Given task: Can you find the lines of the listing that include "caption" and copy every one?

Input for this task:
— Begin —

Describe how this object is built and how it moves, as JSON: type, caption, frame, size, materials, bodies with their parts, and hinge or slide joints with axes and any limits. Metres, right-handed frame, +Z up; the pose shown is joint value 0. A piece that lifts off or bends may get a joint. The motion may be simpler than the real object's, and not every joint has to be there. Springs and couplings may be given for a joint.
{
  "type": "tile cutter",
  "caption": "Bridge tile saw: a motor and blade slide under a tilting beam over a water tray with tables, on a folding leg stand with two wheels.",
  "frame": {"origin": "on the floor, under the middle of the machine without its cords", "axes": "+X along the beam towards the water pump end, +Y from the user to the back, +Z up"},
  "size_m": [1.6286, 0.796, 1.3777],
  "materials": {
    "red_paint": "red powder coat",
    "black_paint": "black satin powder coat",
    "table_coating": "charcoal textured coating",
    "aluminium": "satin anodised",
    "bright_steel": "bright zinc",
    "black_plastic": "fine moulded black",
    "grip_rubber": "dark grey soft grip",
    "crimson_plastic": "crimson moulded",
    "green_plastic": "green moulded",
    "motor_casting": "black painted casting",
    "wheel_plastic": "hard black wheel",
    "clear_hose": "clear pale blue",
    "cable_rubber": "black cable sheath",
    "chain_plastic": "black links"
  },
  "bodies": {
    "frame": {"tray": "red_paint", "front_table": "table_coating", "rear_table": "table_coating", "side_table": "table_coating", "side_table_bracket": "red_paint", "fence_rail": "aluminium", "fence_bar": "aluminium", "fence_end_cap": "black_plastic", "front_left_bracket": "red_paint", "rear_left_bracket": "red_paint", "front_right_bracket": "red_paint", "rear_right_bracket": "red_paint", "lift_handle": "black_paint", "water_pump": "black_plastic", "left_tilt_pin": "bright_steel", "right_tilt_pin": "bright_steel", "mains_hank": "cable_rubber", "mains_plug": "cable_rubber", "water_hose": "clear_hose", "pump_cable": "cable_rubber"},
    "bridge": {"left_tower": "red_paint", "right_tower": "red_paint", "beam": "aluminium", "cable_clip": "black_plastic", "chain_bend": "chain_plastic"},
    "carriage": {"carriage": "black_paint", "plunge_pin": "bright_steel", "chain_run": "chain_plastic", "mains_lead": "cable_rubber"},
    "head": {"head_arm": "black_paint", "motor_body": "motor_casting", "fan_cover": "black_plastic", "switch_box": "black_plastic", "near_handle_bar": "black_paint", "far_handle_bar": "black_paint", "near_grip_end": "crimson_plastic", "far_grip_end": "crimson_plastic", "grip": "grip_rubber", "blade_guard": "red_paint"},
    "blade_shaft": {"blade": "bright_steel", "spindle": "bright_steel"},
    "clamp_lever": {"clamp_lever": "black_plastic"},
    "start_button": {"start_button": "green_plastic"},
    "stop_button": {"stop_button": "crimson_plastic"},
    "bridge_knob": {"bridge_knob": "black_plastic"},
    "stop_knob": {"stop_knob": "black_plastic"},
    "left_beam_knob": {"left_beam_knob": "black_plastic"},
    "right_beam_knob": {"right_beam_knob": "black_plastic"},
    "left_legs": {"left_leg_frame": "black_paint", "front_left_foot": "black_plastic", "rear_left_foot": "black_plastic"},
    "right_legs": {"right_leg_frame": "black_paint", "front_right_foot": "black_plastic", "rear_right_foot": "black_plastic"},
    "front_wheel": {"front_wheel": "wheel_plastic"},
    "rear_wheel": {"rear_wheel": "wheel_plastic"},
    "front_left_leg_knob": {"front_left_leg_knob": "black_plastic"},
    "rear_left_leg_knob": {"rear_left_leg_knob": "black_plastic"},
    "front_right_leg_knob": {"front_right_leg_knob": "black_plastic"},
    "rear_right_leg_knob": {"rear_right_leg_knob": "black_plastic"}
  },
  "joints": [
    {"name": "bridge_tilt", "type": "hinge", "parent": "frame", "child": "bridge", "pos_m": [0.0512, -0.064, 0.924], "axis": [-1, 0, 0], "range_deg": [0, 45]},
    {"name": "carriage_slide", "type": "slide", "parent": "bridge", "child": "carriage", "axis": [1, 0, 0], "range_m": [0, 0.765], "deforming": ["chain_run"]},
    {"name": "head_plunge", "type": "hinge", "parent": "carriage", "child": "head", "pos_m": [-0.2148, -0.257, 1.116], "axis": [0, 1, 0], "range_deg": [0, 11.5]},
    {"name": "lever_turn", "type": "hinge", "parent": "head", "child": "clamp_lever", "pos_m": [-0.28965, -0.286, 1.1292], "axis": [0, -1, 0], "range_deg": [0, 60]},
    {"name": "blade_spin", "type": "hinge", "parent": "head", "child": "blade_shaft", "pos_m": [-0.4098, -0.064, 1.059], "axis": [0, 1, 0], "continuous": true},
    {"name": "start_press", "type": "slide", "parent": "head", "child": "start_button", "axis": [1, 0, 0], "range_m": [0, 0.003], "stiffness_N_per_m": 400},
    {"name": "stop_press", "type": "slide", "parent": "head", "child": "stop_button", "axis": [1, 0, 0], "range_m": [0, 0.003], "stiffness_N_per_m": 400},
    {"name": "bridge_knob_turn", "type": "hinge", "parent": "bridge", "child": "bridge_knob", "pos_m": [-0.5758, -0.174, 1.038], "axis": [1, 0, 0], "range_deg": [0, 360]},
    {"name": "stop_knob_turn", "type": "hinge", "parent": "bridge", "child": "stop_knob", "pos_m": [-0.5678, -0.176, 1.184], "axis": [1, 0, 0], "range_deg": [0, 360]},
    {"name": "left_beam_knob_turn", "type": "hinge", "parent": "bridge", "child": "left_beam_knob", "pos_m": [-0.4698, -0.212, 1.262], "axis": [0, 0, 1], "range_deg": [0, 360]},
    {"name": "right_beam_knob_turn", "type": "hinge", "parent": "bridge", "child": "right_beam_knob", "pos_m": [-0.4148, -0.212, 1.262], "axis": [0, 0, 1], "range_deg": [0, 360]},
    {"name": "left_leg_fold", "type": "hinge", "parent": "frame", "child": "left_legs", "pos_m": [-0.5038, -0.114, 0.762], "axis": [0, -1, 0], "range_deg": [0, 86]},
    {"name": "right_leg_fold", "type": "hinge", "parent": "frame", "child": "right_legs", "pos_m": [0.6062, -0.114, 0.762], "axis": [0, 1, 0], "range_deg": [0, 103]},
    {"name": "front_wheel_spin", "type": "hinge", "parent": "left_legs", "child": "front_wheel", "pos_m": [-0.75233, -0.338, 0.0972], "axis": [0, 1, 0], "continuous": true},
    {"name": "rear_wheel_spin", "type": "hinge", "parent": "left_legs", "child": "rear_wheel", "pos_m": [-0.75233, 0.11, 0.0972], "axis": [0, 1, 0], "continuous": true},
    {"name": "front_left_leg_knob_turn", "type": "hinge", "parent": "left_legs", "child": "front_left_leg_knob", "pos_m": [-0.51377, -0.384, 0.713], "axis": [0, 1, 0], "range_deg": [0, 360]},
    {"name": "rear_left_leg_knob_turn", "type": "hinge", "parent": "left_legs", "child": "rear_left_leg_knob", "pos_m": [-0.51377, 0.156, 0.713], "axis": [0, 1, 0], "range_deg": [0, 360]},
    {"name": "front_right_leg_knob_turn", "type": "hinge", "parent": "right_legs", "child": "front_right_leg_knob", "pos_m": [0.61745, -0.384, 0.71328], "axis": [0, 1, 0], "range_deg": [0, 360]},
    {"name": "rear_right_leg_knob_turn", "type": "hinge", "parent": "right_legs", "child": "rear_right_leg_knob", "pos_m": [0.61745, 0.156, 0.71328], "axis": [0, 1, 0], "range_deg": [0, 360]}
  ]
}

— End —
— Begin —

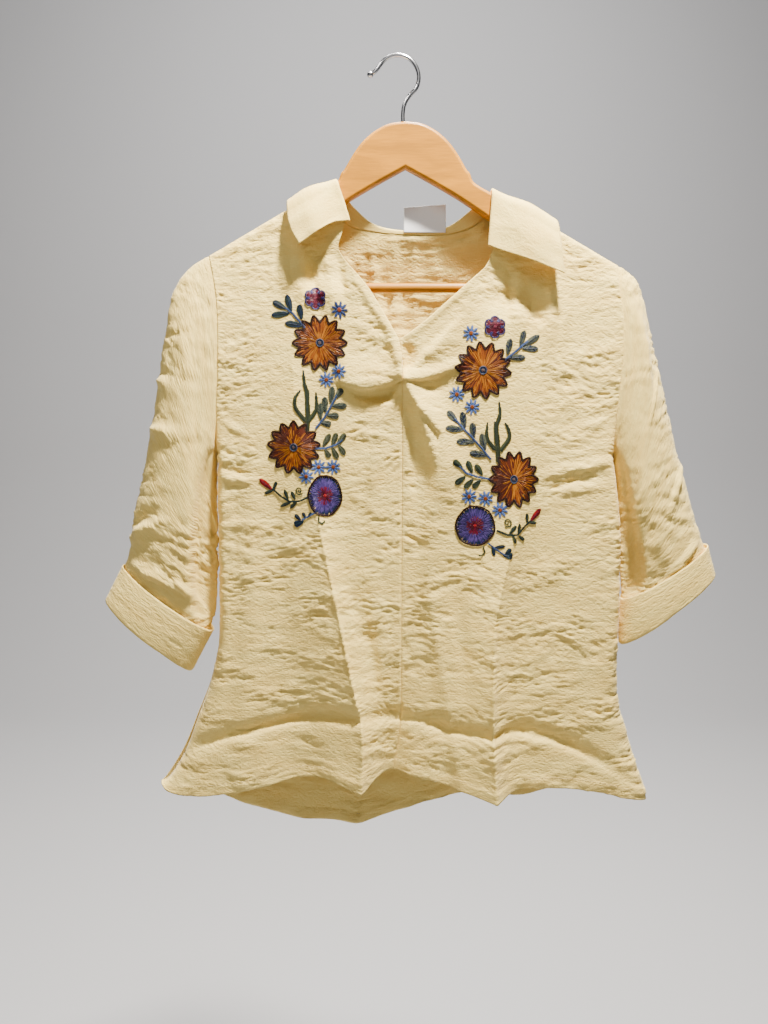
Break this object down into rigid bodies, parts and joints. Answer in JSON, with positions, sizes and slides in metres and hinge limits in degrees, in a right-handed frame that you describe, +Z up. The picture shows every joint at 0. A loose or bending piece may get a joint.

— End —
— Begin —

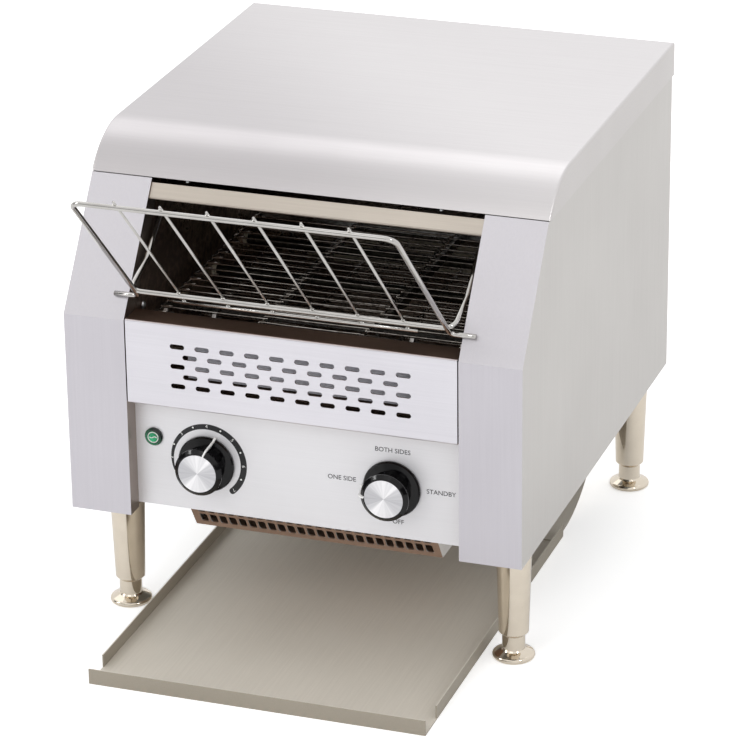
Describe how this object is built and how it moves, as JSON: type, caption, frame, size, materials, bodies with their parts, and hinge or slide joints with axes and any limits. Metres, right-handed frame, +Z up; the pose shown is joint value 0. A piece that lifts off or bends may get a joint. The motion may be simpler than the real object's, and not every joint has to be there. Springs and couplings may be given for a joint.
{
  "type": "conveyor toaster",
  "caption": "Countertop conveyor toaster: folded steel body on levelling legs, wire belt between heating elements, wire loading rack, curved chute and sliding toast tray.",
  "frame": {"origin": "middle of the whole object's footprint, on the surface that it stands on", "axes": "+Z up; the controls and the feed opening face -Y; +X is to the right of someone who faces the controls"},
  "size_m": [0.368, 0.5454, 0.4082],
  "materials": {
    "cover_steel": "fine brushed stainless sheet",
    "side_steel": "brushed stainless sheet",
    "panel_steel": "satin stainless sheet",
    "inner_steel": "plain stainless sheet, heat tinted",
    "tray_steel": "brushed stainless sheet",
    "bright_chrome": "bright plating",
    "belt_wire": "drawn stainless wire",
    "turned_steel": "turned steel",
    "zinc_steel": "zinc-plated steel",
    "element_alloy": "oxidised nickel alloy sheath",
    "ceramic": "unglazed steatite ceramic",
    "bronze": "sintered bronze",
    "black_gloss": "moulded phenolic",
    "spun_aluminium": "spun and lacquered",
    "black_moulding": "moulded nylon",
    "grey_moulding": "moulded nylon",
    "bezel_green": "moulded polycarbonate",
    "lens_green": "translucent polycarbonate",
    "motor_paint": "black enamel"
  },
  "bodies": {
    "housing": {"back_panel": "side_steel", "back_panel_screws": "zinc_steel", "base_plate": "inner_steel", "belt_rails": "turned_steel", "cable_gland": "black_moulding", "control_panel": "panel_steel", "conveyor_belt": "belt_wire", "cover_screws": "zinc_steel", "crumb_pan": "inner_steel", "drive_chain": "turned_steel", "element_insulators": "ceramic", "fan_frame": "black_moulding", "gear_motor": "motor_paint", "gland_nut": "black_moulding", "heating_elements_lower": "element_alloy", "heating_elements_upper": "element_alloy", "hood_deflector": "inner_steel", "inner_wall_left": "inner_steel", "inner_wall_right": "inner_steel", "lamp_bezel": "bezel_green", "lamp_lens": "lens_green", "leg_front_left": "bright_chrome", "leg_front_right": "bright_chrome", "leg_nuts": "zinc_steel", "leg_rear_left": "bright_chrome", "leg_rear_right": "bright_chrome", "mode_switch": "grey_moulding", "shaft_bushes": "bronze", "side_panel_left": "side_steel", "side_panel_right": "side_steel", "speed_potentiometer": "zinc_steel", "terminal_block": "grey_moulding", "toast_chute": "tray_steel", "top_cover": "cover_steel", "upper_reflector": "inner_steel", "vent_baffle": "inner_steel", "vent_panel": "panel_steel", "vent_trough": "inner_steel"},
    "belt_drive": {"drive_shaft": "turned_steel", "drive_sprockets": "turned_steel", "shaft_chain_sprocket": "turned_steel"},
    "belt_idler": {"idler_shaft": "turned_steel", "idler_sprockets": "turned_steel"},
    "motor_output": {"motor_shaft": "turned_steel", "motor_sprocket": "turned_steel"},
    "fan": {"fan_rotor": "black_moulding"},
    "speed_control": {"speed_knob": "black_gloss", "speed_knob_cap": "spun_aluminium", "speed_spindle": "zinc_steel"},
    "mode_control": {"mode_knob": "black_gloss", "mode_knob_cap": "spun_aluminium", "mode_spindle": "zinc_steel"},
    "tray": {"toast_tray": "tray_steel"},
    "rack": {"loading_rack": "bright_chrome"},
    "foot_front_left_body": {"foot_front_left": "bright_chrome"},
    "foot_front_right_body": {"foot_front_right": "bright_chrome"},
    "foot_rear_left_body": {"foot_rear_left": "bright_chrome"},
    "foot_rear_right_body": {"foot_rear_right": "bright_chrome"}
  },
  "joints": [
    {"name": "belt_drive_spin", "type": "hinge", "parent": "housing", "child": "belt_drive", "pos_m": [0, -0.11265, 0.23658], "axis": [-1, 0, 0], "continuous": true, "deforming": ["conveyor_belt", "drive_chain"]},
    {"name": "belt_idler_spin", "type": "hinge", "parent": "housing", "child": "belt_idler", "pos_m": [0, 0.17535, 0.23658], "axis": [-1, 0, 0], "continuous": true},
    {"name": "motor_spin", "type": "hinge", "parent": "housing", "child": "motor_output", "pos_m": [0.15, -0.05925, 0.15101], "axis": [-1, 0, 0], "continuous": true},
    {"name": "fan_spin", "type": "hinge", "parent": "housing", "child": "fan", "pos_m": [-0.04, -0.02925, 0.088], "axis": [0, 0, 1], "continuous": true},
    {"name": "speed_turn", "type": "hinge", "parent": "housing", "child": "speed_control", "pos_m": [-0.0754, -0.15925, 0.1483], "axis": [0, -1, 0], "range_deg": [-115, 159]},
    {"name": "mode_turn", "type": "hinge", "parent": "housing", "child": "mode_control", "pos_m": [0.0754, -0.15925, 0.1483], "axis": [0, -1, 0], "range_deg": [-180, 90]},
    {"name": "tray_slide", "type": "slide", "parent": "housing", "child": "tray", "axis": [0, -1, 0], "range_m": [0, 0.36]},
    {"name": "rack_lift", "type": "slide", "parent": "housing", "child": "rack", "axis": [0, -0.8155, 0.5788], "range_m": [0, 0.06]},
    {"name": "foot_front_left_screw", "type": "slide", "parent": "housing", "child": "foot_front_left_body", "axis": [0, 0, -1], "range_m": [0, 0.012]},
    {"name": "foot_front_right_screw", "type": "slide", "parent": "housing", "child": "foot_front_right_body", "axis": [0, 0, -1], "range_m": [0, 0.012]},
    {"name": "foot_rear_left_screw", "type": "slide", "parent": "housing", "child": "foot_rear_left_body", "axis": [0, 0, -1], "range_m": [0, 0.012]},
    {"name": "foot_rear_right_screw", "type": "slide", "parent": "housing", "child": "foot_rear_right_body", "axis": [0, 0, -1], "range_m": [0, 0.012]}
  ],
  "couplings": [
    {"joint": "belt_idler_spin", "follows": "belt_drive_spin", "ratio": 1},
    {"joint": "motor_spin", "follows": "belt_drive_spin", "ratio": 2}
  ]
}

— End —

Response:
Describe how this object is built and how it moves, as JSON: type, caption, frame, size, materials, bodies with their parts, and hinge or slide joints with axes and any limits. Metres, right-handed frame, +Z up; the pose shown is joint value 0. A piece that lifts off or bends may get a joint. The motion may be simpler than the real object's, and not every joint has to be there. Springs and couplings may be given for a joint.
  "caption": "Bridge tile saw: a motor and blade slide under a tilting beam over a water tray with tables, on a folding leg stand with two wheels.",
Describe how this object is built and how it moves, as JSON: type, caption, frame, size, materials, bodies with their parts, and hinge or slide joints with axes and any limits. Metres, right-handed frame, +Z up; the pose shown is joint value 0. A piece that lifts off or bends may get a joint. The motion may be simpler than the real object's, and not every joint has to be there. Springs and couplings may be given for a joint.
  "caption": "Countertop conveyor toaster: folded steel body on levelling legs, wire belt between heating elements, wire loading rack, curved chute and sliding toast tray.",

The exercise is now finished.